On one occasion, when at the very height of her fame, she was invited to dine at the Quincy house. Her hostess showed her to an upper room that she might refresh herself after her journey, before she was presented to the other guests, and she was left alone. Presently the family below began to wonder what was delaying her so long, and as the minutes passed they grew impatient, then alarmed. When dinner was announced and Mrs. Stowe had failed to appear, her hostess hurried to her room to discover if she were ill, for she had not answered when a servant had knocked on her door to inquire for her welfare. When the door was opened by the anxious hostess, there stood Mrs. Stowe in front of a bookcase, with her bonnet and shawl still on, reading a volume she had taken from the shelves. It was a copy of Sir Charles Grandison, a book she had read as a child, and the finding of it there had so taken her attention that she had completely forgotten where she was and what social etiquette demanded of her as a guest. But she was so contrite over her failings, and so lovable that no one could help forgiving her, not even her publishers when she disappointed them in getting a serial installment ready for a set date.

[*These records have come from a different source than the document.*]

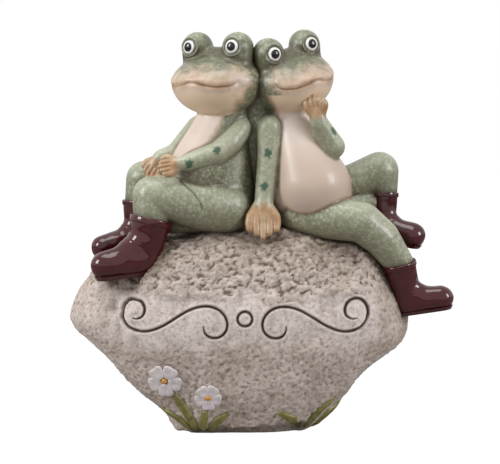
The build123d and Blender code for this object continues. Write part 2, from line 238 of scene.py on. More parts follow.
def choose_faces(piece, chosen):
    """Opens a piece for editing with only the chosen faces selected."""
    take(piece)
    bpy.ops.object.mode_set(mode="EDIT")
    bpy.ops.mesh.select_mode(type="FACE")
    bpy.ops.mesh.select_all(action="DESELECT")
    bpy.ops.object.mode_set(mode="OBJECT")
    piece.data.polygons.foreach_set("select", chosen)
    bpy.ops.object.mode_set(mode="EDIT")


def refine(piece, chosen):
    """Divides the faces whose points are all chosen."""
    starts, sizes, corners = corners_of(piece)
    choose_faces(piece, np.minimum.reduceat(chosen[corners].astype(int), starts).astype(bool))
    bpy.ops.mesh.subdivide(number_cuts=1)
    bpy.ops.object.mode_set(mode="OBJECT")


def seen_from_front(points):
    """Where points are seen from the camera's tilt, across and up, in millimetres."""
    up = points[:, 2] * cos(camera_tilt) + points[:, 1] * sin(camera_tilt)
    return np.column_stack((points[:, 0], up))


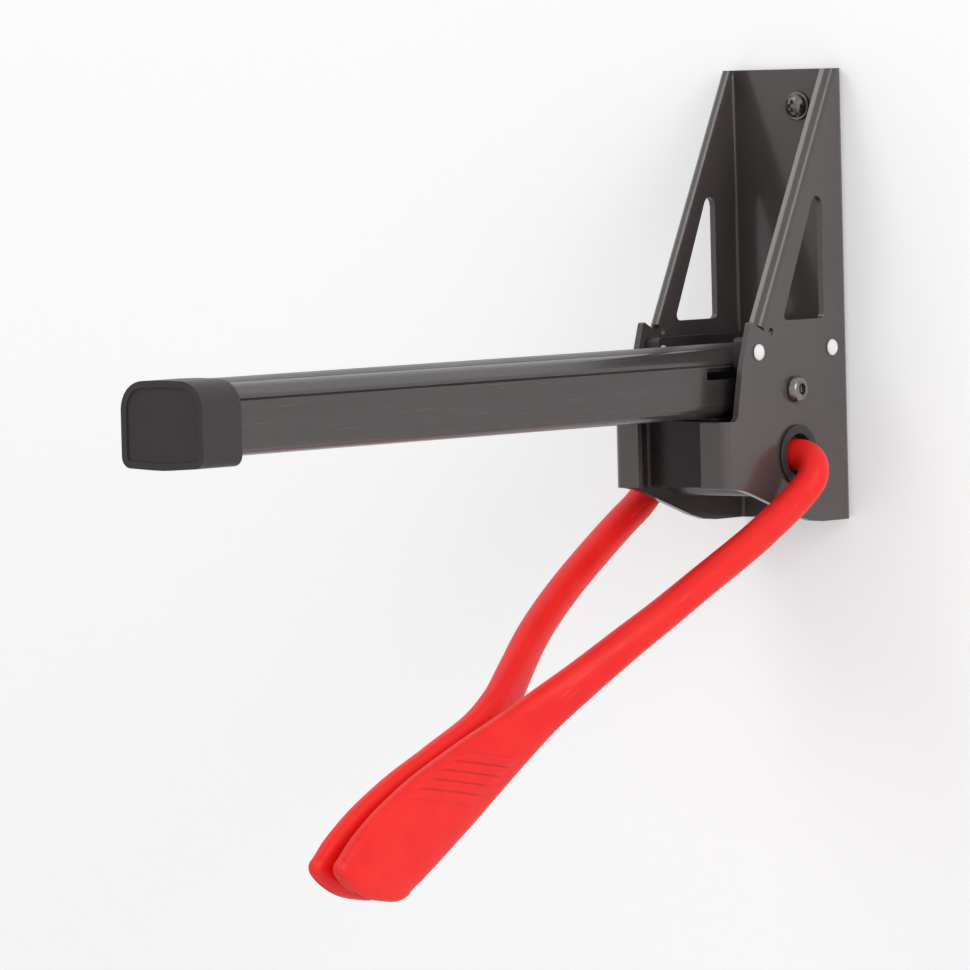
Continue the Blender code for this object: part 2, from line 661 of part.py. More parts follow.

James Russell Lowell, as editor of the Atlantic Monthly, became personally acquainted with Mrs. Stowe, and had only the highest praise to speak of her. Other noted Americans whom she numbered among her friends were Oliver Wendell Holmes, Nathaniel Hawthorne, James T. Fields, John Greenleaf Whittier and John T. Howard. Of course there were hosts of others more or less well known in public life, and who can count those whose names are unknown in the annals of history, who knew this great-hearted woman as a true and tender friend?
Let us not forget the black man in this listing of Mrs. Stowe's friends, for in a large measure he owes his freedom to the compassion of the author of Uncle Tom's Cabin, and after all, it is not the greatness of one's friends that counts; it is their sincerity, and surely no one could love Harriet Beecher Stowe any more sincerely than the humble slave for whom she fought all her life.